For several sectors of retailing, especially those selling apparel, the business case for adopting a Basic/ Developing utilisation of RFID seems relatively clear, particularly if omni channel is part of the consumer offering. As detailed in the 2018 Report, the ROI is good, making investment in RFID technology a sound business decision in the right circumstances. Moving to a more Established RFID Maturity phase requires a higher degree of innovation and integration, necessitating a more nuanced reflection upon organisational context and the possible ROI for each additional use case being considered. Making the step-change to Leading Edge would seem suitable for a relatively small number of larger retail businesses that have the commitment, capacity, and context to achieve this level of engagement with the technology

Beyond apparel, the case for utilising RFID in sectors such as large-scale Grocery seems to be more questionable despite their growing use of SCO and involvement in omni channel retailing. Indeed, any business that retails at scale relatively low value fast moving products, such as basic foods, will be challenged to make current iterations of RFID technologies a worthwhile investment in the short to medium term. For food retailers with a smaller footprint and stock turnover, such as convenience stores in transport/entertainment hubs/venues, then the business case may well be more attractive, particularly when used in combination with SCO technologies.
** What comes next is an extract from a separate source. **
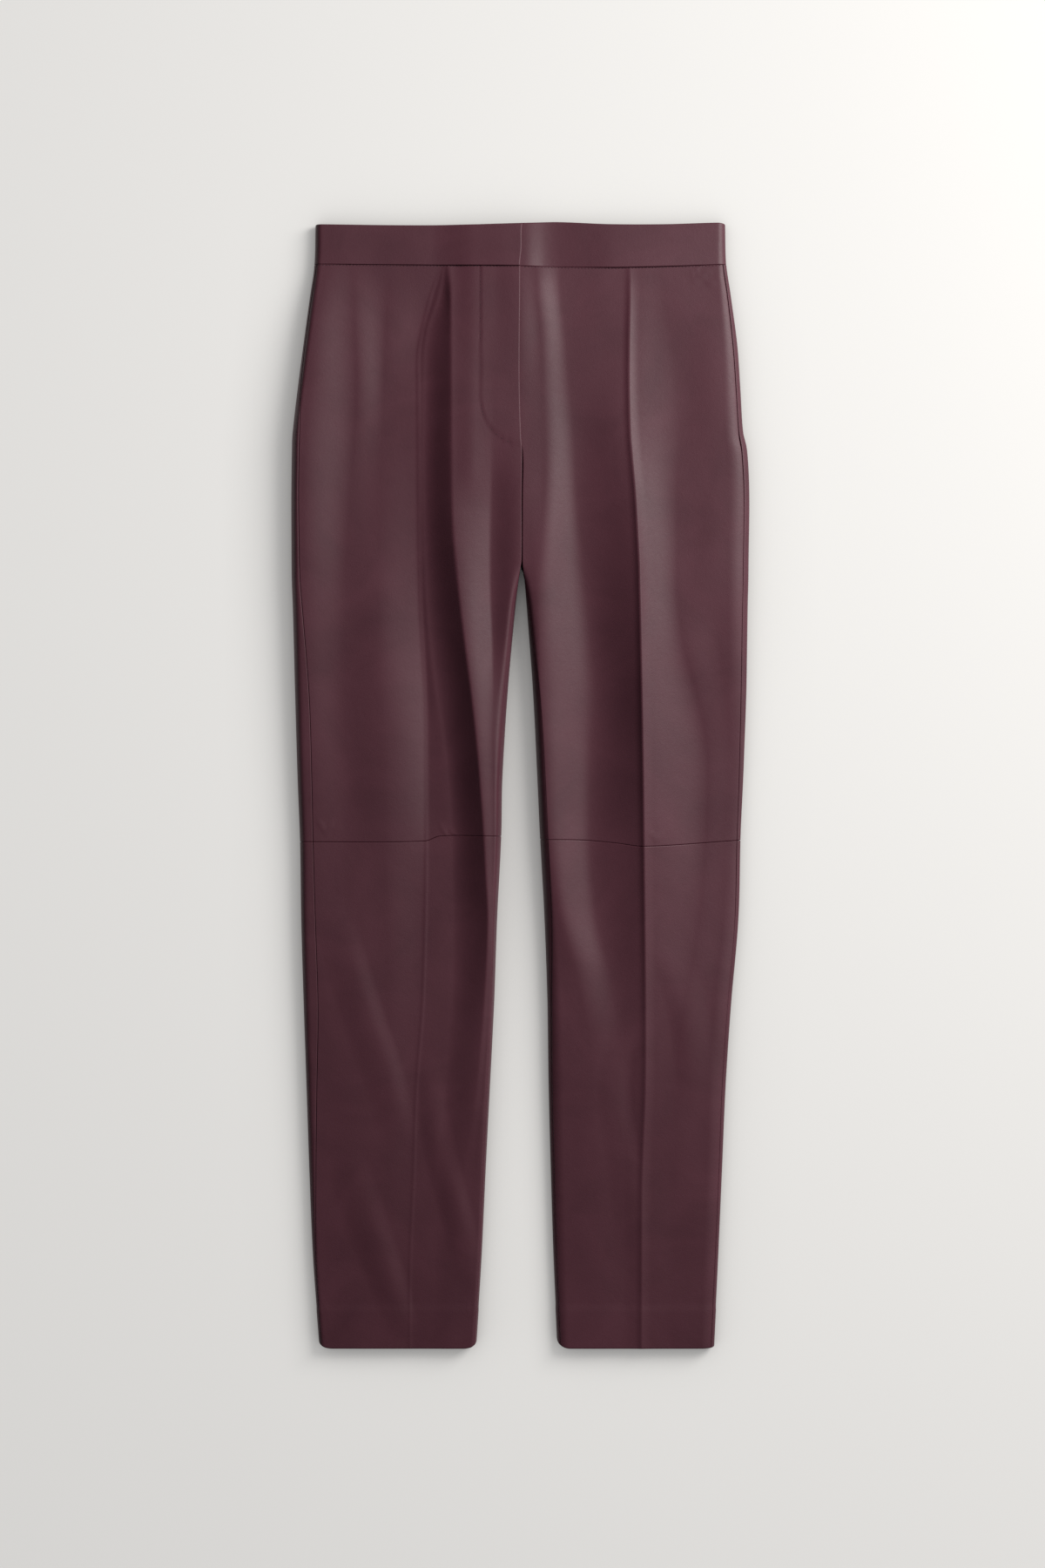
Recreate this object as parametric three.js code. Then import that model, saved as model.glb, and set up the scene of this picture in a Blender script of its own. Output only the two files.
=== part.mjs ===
// Leather trousers with pressed front creases, laid out flat with the front upwards.
// Millimetres: +X runs towards the wearer's left, +Y towards the waist, +Z up from the table.
// The origin is on the table, in the middle of the outline.
// "drop" is the distance down from the waistband's top edge.
// "across" is the distance from the centre line towards a leg's outer side.
import * as THREE from "three";

const { clamp, lerp, smoothstep } = THREE.MathUtils;

// A table with one heading row, as a list of rows with named columns.
function table(text) {
  const [names, ...rows] = text.trim().split("\n").map((line) => line.trim().split(/\s+/));
  return rows.map((row) => Object.fromEntries(names.map((name, i) => [name, Number(row[i])])));
}

// Driving sizes
const LENGTH = 1008; // waistband's top edge to the hem
const BAND_DEPTH = 39; // waistband's top edge to its seam
const FLY_END = 201; // drop of the fly's lower end
const CROTCH = 312;
const KNEE = 554; // drop of the knee seam
const HEM_TURN = 36; // leather turned up inside the hem
const LEATHER = 1.2; // one layer
const BAND_WALL = 2.4; // the waistband is folded double
const HEM_WALL = 2; // the turned-up leather is thinned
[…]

While the issues of sustainability, environmental impact, and recycling were absent from the discussions with retailers taking part in this study, as consumer attitudes on these topics change, they are undoubtedly areas that will increasingly becoming important considerations for the retail community. As such, current iterations of the taggant technology associated with RFID – swing tickets, stickers, embedded tags and so on, that have metallic components at their core, could become problematic, and so it will be important for the RFID industry to innovate around this issue30. Equally, it will be important to develop greater awareness of how improved inventory accuracy, through technologies like RFID, can also have a positive impact upon these growing consumer concerns, especially through reducing waste from over production.

It is worth finishing by recalling the central premise of what RFID technologies can deliver to retailing – the provision of data that provides greater visibility of stock inventories. The cost of obtaining that data needs to be assessed against the value that it will bring to the business. The history of RFID in retailing is littered with inflated promises and disappointed adopters. What this report and the 2018 study has found is that many of the retailers making the decision to invest in RFID do so with a very clear eye on the ROI – does the use case make financial sense or not and is it the most appropriate way to deliver the intended objective? No doubt as the technology and its capability continues to develop and evolve, the use cases will become more persuasive, but the overarching philosophy of keep it simple and make it pay still seems a sensible position to adopt when deciding whether to invest in RFID-based systems and how they will be utilised in a retail environment.